Visual acuity measures an individual’s central vision, or the capacity to see detail. The Snellen chart consists of rows of letters, which get smaller further down the chart. A score of 6/6 indicates normal visual acuity, while a score of 6/60 indicates that the individual can only read the first line. That means that the person can see at 6 meters (20 feet) what someone with standard vision could see from 60 meters (197 feet) away. A score of 3/60 or less indicates that the individual is severely sight-impaired.

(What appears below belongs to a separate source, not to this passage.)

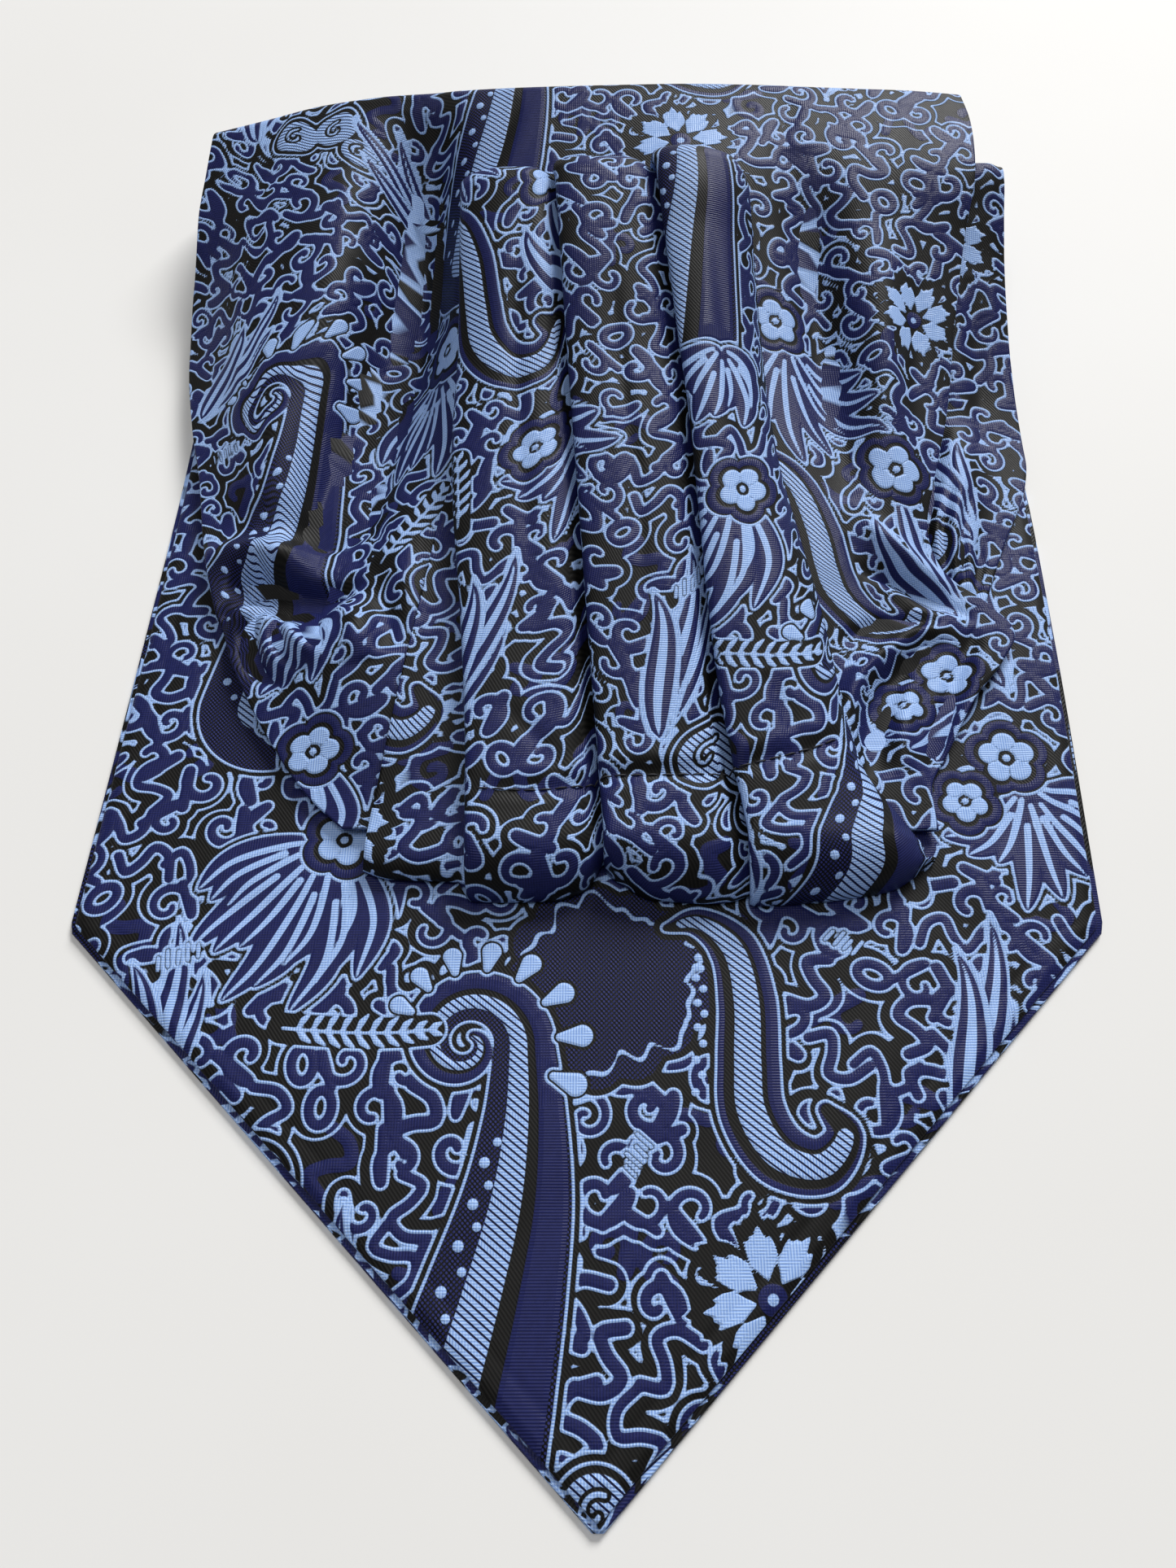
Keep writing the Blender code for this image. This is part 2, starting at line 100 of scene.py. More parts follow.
# %% A socket that can be added, multiplied and compared
class Value:
    def __init__(self, tree, socket):
        self.tree = tree
        self.socket = socket

    def node(self, kind, settings=None, output=0, **links):
        """Any node: its settings first, then the values or links of its sockets."""
        made = self.tree.nodes.new(kind)
        for key, setting in (settings or {}).items():
            setattr(made, key, setting)
        for key, value in links.items():
            slot = int(key[1:]) if key[0] == "n" and key[1:].isdigit() else key.replace("_", " ")
            if isinstance(value, Value):
                self.tree.links.new(value.socket, made.inputs[slot])
            else:
                made.inputs[slot].default_value = value
        return Value(self.tree, made.outputs[output])

    def math(self, operation, *others, clamp=False):
        settings = {"operation": operation, "use_clamp": clamp}
        links = {f"n{k}": value for k, value in enumerate((self, *others))}
        return self.node("ShaderNodeMath", settings, **links)

    def __add__(self, other):
        return self.math("ADD", other)

    def __sub__(self, other):
        return self.math("SUBTRACT", other)

    def __mul__(self, other):
        return self.math("MULTIPLY", other)

    def __truediv__(self, other):
        return self.math("DIVIDE", other)

    def __rsub__(self, other):
        return (self * -1.0) + other

    def __rtruediv__(self, other):
        return self.math("POWER", -1.0) * other

    __radd__ = __add__
    __rmul__ = __mul__

    def sine(self, pitch, phase=0.0):
        """A wave of the given pitch, from 0 to 1."""
        return (self * (2 * math.pi / pitch) + phase).math("SINE") * 0.5 + 0.5

    def inside(self, edge, soft):
        """1 where this distance is under edge, 0 outside, with a soft step."""
        return ((edge - self) * (1 / soft) + 0.5).math("MULTIPLY", 1.0, clamp=True)

    def over(self, below, above):
        """Mixes two colours, with this value as the share of the one above."""
        settings = {"data_type": "RGBA", "blend_type": "MIX", "clamp_factor": True}
        return self.node("ShaderNodeMix", settings, output=2, n0=self, n6=below, n7=above)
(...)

The array of tests are needed because HSK has a diverse set of clinical symptoms depending on which layer of the cornea is affected. Epithelial keratitis refers to injuries on the outer lay of the cornea, while stromal keratitis means the injury is to the middle layer of the cornea. Endothelitis refer to injuries on the inner layer of the cornea.
The analysis revealed that only 7.2% of the patients (22 people) had stromal keratitis with ulceration — a consequence of corneal epithelial breakdown.
Most patients (51.6%, 156 patients) had stromal keratitis without ulceration. A total 53 patients (17.5%) had epithelial keratitis — impacting the cornea’s outer layer — while 66 (21.8%) had endothelitis, affecting the inner layer. Only five patients (1.6%) had neurotrophic ulceration.
At presentation, 55.63% of the participants had visual acuity superior to 6/60 while 35.76% had visual acuity inferior to 3/60. However, of 175 cases that followed to six weeks since the first visit, 36 had visual acuity inferior to 3/60, making up 11.9% of the total population.
“This indicates the serious visual impairment that HSK can cause in a significant proportion of the population,” the researchers said.
The investigators said their study “shows that HSK has diverse presentations and can cause significant vision impairment.”
“In developing nations, due to higher incidence of fungal and bacterial keratitis, HSK is not studied much. Few epidemiological data are available on the subject, and since the disease is notorious for recurrence, long-term study is paramount to estimate the burden of visual morbidity caused by the disease,” they concluded.